In this post, I have called this approach as explainability technique rather than interpretability (as used by authors), because here the LMUTs are used to extract knowledge from a DQN, rather than training the LMUTs to perform the task directly. While the LMUTs themselves are interpretable, they approximates the DQN and then we interpret LMUTs in this paper.

This method is one among many other tree-based methods used for DL transparency. These methods have the advantage of sophisticated rule based extractions, which are easy to understand and can be applied over different types of input. Given these benefits, it wouldn’t be surprising to see variations of decision trees (even Random Forests) being used to explain deep learning models’ decision-making process.

I specifically liked two things about this paper: (1) it build up on an existing RL technique (CUTs) for model distillation, and shows its efficacy against other tree based models, making a case for using this approximated model to be used not only for explainability, but also as a faster and lighter alternative to the original model in deployment, and (2) it learns a global explainable model, which is very useful when comparing decision for two observations, which requires normalization in local explanation approaches.

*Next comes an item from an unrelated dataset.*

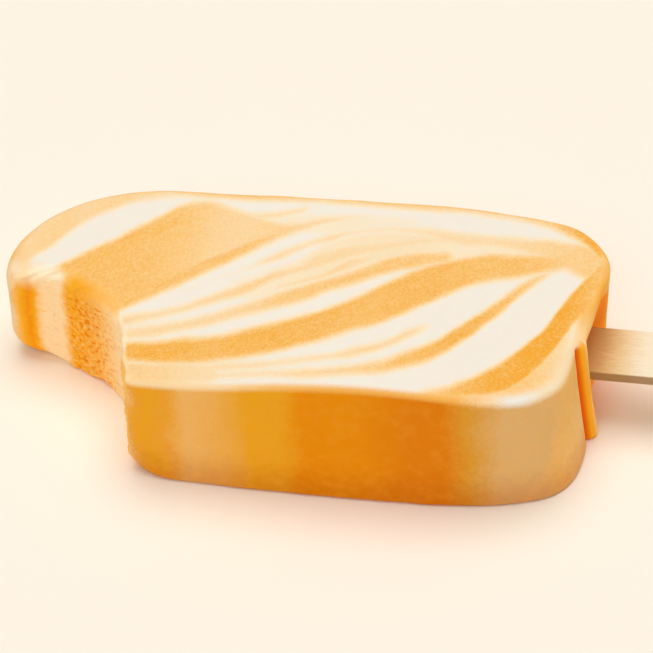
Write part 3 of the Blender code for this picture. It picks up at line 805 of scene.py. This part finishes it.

The implementations for the three games presented in this paper are available atthe lead authors’ (Guiliang Liu) GitHub repos:

Mountain Car: https://github.com/Guiliang/uTree_mimic_mountain_car
Cart Pole: https://github.com/Guiliang/uTree_mimic_cartpole
Flappy Bird: https://github.com/Guiliang/uTree_mimic_DeepLearningFlappyBird

References

Liu, Guiliang, et al. “Toward interpretable deep reinforcement learning with linear model u-trees.” Joint European Conference on Machine Learning and Knowledge Discovery in Databases. Springer, Cham, 2018.
Chernova, Sonia, and Manuela Veloso. “Tree-based policy learning in continuous domains through teaching by demonstration.” Proceedings of Workshop on Modeling Others from Observations (MOO 2006). 2006.